>> begin
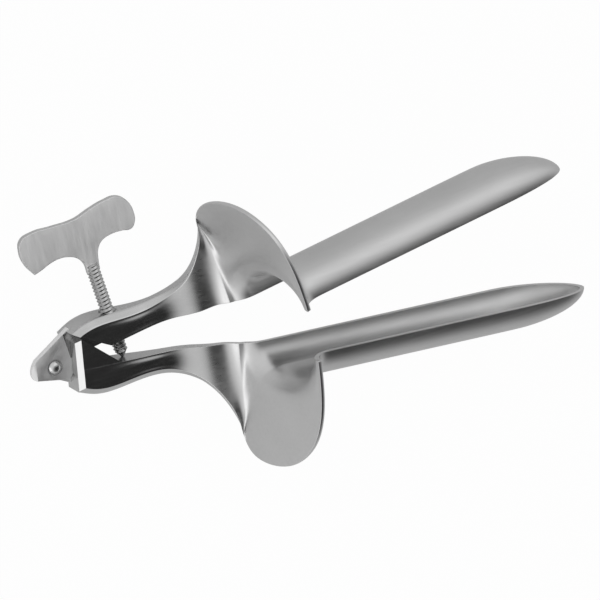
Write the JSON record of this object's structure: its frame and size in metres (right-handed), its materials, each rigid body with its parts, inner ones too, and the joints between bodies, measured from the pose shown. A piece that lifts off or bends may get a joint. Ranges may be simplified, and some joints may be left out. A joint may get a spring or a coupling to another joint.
{
  "type": "bivalve speculum",
  "caption": "Side-hinged bivalve speculum with trough blades, broad flared lips and a thumbscrew that spreads the arms.",
  "frame": {"origin": "hinge axis where it meets the flat outer side of the lower arm's lug", "axes": "+Z along the rivet, from the lower lug to the rivet's domed head; +X from the rivet towards the blade tips, on the mid line between the valves; +Y the way the upper valve opens"},
  "size_m": [0.1923, 0.1036, 0.0601],
  "materials": {
    "polished_arm_steel": "polished",
    "satin_blade_steel": "satin",
    "rivet_steel": "polished",
    "screw_steel": "turned",
    "plate_steel": "satin"
  },
  "bodies": {
    "lower_valve": {"lower_arm": "polished_arm_steel", "lower_blade": "satin_blade_steel", "pivot_rivet": "rivet_steel"},
    "upper_valve": {"upper_arm": "polished_arm_steel", "upper_blade": "satin_blade_steel"},
    "screw_point": {"swivel_tip": "screw_steel"},
    "thumbscrew": {"screw_shank": "screw_steel", "thumb_plate": "plate_steel"}
  },
  "joints": [
    {"name": "valve_spread", "type": "hinge", "parent": "lower_valve", "child": "upper_valve", "pos_m": [0, 0, 0.0026], "axis": [0, 0, 1], "range_deg": [-13.7, 22]},
    {"name": "screw_advance", "type": "slide", "parent": "upper_valve", "child": "screw_point", "axis": [0.1193, -0.9929, 0], "range_m": [-0.00628, 0.01008]},
    {"name": "screw_turn", "type": "hinge", "parent": "screw_point", "child": "thumbscrew", "pos_m": [0.02432, 0.00292, 0.0056], "axis": [0.1193, -0.9929, 0], "range_deg": [-2825.2, 4536.8]}
  ],
  "couplings": [
    {"joint": "screw_advance", "follows": "screw_turn", "m_per_rad": 0.00012732},
    {"joint": "valve_spread", "follows": "screw_turn", "ratio": 0.0048491}
  ]
}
>> end
Exercise:
Nothing should be left out: repeat all of the data exactly.

Result of the task:
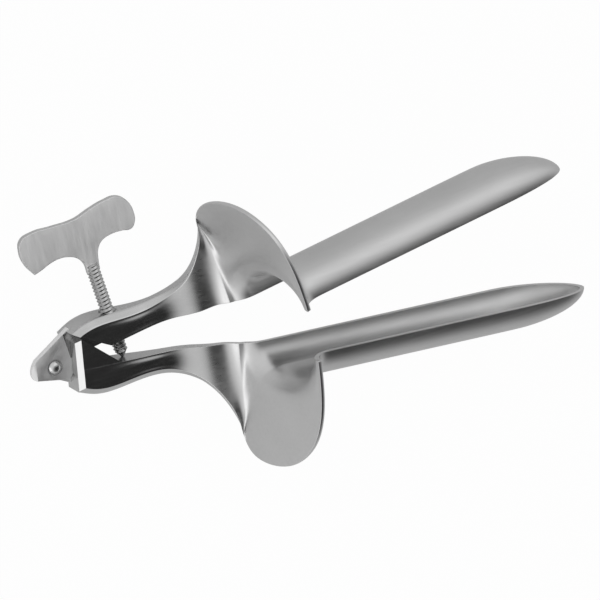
Write the JSON record of this object's structure: its frame and size in metres (right-handed), its materials, each rigid body with its parts, inner ones too, and the joints between bodies, measured from the pose shown. A piece that lifts off or bends may get a joint. Ranges may be simplified, and some joints may be left out. A joint may get a spring or a coupling to another joint.
{
  "type": "bivalve speculum",
  "caption": "Side-hinged bivalve speculum with trough blades, broad flared lips and a thumbscrew that spreads the arms.",
  "frame": {"origin": "hinge axis where it meets the flat outer side of the lower arm's lug", "axes": "+Z along the rivet, from the lower lug to the rivet's domed head; +X from the rivet towards the blade tips, on the mid line between the valves; +Y the way the upper valve opens"},
  "size_m": [0.1923, 0.1036, 0.0601],
  "materials": {
    "polished_arm_steel": "polished",
    "satin_blade_steel": "satin",
    "rivet_steel": "polished",
    "screw_steel": "turned",
    "plate_steel": "satin"
  },
  "bodies": {
    "lower_valve": {"lower_arm": "polished_arm_steel", "lower_blade": "satin_blade_steel", "pivot_rivet": "rivet_steel"},
    "upper_valve": {"upper_arm": "polished_arm_steel", "upper_blade": "satin_blade_steel"},
    "screw_point": {"swivel_tip": "screw_steel"},
    "thumbscrew": {"screw_shank": "screw_steel", "thumb_plate": "plate_steel"}
  },
  "joints": [
    {"name": "valve_spread", "type": "hinge", "parent": "lower_valve", "child": "upper_valve", "pos_m": [0, 0, 0.0026], "axis": [0, 0, 1], "range_deg": [-13.7, 22]},
    {"name": "screw_advance", "type": "slide", "parent": "upper_valve", "child": "screw_point", "axis": [0.1193, -0.9929, 0], "range_m": [-0.00628, 0.01008]},
    {"name": "screw_turn", "type": "hinge", "parent": "screw_point", "child": "thumbscrew", "pos_m": [0.02432, 0.00292, 0.0056], "axis": [0.1193, -0.9929, 0], "range_deg": [-2825.2, 4536.8]}
  ],
  "couplings": [
    {"joint": "screw_advance", "follows": "screw_turn", "m_per_rad": 0.00012732},
    {"joint": "valve_spread", "follows": "screw_turn", "ratio": 0.0048491}
  ]
}